» **Problem to work on**: Quote exactly and only this range of lines in the data below: the line that holds "Write the three.js" to the line that holds "const RELIEF_WIDTH = 3.4;", both included.
:: Exercise inputs ::
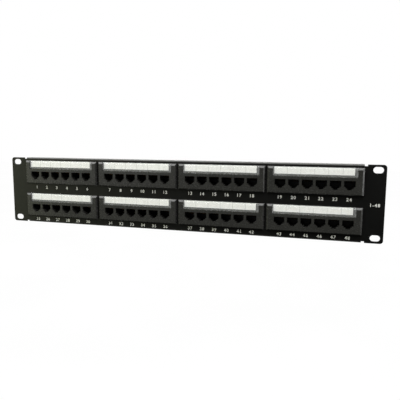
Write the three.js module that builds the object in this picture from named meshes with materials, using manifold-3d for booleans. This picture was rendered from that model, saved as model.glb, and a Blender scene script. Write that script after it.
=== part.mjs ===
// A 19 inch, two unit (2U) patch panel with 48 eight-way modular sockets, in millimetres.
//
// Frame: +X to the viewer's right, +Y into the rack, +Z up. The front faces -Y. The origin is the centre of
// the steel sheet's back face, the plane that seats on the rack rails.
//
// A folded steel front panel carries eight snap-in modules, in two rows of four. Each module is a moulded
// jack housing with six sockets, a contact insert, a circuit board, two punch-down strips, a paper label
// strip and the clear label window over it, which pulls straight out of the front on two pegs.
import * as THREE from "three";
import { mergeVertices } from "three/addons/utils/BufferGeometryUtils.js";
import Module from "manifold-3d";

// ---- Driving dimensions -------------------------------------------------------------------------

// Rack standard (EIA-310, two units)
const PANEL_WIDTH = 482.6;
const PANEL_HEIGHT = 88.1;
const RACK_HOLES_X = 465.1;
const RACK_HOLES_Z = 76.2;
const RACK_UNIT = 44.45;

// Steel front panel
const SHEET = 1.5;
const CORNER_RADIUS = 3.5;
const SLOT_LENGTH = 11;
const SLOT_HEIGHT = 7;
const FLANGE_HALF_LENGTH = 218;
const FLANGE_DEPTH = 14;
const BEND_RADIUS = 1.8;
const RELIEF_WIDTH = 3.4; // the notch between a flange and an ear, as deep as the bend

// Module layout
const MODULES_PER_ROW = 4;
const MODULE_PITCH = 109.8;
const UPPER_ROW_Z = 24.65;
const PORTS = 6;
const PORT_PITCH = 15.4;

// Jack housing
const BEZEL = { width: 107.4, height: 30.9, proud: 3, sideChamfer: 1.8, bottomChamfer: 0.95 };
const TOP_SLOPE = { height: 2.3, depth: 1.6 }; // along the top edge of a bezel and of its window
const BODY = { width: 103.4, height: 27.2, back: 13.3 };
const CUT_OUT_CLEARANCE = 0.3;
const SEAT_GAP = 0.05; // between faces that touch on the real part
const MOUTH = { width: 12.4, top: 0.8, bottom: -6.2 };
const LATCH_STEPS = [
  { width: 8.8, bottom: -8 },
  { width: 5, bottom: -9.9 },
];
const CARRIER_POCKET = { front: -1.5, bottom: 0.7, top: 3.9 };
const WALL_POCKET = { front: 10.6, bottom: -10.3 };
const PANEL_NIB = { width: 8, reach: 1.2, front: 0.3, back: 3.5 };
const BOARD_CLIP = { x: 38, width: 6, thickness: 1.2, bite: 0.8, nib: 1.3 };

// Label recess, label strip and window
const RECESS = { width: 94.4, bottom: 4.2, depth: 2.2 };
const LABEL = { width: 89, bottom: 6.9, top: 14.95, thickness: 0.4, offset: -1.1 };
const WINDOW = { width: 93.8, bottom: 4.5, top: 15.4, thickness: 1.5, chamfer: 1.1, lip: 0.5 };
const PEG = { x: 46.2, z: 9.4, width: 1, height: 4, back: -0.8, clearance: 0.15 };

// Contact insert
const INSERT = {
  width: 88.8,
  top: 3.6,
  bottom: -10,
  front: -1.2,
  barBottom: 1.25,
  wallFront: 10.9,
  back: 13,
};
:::
:: Exercise inputs ::
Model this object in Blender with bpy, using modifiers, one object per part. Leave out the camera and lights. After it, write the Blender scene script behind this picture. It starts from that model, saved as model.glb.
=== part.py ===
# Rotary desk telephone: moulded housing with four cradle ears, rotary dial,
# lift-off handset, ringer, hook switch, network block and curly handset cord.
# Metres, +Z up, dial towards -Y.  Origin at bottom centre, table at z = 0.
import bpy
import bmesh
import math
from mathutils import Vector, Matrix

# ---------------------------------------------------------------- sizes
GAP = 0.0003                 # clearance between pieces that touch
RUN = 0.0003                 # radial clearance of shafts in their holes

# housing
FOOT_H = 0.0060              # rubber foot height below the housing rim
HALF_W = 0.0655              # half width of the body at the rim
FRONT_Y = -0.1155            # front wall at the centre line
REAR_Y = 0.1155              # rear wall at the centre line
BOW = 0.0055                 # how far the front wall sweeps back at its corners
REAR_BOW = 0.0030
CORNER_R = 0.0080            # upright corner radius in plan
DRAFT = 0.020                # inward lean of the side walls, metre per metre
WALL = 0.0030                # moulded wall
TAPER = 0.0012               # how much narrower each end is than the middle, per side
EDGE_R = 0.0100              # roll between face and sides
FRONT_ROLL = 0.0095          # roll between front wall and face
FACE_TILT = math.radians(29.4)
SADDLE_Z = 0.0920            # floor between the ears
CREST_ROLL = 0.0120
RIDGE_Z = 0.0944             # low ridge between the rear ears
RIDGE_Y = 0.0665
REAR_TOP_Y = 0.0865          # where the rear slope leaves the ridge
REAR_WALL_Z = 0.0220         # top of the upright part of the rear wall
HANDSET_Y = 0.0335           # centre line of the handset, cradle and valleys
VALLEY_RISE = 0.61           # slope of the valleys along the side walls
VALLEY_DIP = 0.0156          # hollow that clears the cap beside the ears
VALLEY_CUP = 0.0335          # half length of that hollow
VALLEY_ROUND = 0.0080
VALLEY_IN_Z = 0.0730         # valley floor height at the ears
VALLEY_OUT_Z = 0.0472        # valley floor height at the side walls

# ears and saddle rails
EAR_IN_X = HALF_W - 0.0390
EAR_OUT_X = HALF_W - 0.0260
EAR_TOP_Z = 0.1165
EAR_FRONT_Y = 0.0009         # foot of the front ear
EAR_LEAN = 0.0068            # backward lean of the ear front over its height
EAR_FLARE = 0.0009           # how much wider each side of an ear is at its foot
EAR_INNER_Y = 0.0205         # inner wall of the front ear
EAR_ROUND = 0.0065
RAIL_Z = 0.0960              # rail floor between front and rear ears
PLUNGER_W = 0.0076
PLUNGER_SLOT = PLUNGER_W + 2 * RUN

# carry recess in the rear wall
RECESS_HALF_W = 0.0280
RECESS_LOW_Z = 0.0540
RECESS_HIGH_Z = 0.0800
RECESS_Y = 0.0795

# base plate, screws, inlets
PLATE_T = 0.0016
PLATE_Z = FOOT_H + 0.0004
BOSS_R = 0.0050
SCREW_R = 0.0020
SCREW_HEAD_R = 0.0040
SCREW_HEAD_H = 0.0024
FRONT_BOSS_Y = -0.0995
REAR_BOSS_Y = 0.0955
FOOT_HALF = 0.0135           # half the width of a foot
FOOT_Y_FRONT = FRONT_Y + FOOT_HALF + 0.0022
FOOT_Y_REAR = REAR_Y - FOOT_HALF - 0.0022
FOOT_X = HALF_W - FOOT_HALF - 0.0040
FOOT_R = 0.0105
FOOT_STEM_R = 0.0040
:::
:: Exercise inputs ::
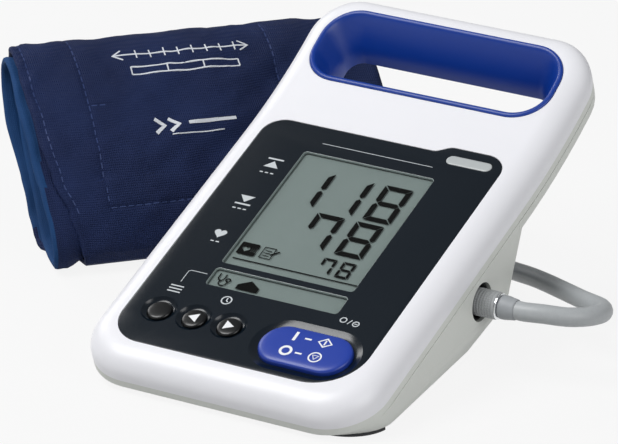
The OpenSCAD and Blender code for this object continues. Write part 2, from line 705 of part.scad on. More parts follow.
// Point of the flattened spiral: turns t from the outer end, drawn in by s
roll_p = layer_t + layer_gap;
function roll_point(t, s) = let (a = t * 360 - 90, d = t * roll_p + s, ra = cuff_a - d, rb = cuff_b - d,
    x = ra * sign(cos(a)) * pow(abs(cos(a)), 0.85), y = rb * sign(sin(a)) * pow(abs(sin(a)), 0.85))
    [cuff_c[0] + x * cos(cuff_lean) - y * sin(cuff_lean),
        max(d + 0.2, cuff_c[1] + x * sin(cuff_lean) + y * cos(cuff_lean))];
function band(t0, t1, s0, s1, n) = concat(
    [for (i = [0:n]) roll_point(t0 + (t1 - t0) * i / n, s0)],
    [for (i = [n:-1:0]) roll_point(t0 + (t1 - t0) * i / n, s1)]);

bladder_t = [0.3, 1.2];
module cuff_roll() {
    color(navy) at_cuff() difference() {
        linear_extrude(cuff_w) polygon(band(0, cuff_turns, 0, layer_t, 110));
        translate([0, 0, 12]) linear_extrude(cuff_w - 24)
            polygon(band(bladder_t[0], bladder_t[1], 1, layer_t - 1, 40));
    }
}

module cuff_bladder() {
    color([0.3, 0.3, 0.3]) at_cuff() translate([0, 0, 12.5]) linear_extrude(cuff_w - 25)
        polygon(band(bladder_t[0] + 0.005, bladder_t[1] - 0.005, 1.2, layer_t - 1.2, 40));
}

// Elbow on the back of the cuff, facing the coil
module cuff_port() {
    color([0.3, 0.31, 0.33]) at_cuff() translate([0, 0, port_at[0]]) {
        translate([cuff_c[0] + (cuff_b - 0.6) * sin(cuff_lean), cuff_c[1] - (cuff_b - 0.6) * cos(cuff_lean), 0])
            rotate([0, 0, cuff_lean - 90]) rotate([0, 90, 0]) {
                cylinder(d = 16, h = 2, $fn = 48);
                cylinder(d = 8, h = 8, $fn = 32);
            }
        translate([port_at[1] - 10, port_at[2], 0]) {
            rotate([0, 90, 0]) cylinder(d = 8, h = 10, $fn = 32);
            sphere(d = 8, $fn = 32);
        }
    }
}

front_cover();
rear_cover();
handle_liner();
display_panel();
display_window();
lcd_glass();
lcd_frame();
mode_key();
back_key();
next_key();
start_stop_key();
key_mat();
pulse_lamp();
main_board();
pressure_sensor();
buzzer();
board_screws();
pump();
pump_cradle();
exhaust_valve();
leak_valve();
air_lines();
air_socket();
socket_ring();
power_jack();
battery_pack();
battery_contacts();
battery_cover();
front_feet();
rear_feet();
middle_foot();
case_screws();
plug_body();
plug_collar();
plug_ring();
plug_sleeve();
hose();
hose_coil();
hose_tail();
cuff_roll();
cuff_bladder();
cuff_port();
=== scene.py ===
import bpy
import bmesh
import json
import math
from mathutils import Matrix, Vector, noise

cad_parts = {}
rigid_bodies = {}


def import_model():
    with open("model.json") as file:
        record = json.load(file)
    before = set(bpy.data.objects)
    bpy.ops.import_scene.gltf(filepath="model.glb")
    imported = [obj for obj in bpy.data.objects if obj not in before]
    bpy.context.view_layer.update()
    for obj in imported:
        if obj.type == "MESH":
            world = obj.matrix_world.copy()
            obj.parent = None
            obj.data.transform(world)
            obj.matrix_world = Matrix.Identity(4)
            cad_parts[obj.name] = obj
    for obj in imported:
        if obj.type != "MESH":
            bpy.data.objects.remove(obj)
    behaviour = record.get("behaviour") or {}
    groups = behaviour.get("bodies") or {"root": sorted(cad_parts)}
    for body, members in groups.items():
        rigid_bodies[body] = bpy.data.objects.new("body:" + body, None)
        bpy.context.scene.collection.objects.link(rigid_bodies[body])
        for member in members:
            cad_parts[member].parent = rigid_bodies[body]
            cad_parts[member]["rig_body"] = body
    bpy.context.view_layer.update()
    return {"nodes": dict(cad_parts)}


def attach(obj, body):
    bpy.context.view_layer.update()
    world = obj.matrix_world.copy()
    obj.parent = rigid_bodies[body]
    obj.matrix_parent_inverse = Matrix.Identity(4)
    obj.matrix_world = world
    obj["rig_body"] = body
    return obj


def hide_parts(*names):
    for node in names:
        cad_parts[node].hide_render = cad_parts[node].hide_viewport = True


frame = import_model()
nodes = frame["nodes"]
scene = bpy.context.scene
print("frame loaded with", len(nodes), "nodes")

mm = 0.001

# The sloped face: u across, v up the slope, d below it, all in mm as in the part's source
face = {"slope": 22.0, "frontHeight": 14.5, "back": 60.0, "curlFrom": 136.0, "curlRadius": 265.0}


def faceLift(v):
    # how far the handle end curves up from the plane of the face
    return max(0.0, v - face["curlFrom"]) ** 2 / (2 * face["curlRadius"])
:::
» **Exercise output**:
Write the three.js module that builds the object in this picture from named meshes with materials, using manifold-3d for booleans. This picture was rendered from that model, saved as model.glb, and a Blender scene script. Write that script after it.
=== part.mjs ===
// A 19 inch, two unit (2U) patch panel with 48 eight-way modular sockets, in millimetres.
//
// Frame: +X to the viewer's right, +Y into the rack, +Z up. The front faces -Y. The origin is the centre of
// the steel sheet's back face, the plane that seats on the rack rails.
//
// A folded steel front panel carries eight snap-in modules, in two rows of four. Each module is a moulded
// jack housing with six sockets, a contact insert, a circuit board, two punch-down strips, a paper label
// strip and the clear label window over it, which pulls straight out of the front on two pegs.
import * as THREE from "three";
import { mergeVertices } from "three/addons/utils/BufferGeometryUtils.js";
import Module from "manifold-3d";

// ---- Driving dimensions -------------------------------------------------------------------------

// Rack standard (EIA-310, two units)
const PANEL_WIDTH = 482.6;
const PANEL_HEIGHT = 88.1;
const RACK_HOLES_X = 465.1;
const RACK_HOLES_Z = 76.2;
const RACK_UNIT = 44.45;

// Steel front panel
const SHEET = 1.5;
const CORNER_RADIUS = 3.5;
const SLOT_LENGTH = 11;
const SLOT_HEIGHT = 7;
const FLANGE_HALF_LENGTH = 218;
const FLANGE_DEPTH = 14;
const BEND_RADIUS = 1.8;
const RELIEF_WIDTH = 3.4; // the notch between a flange and an ear, as deep as the bend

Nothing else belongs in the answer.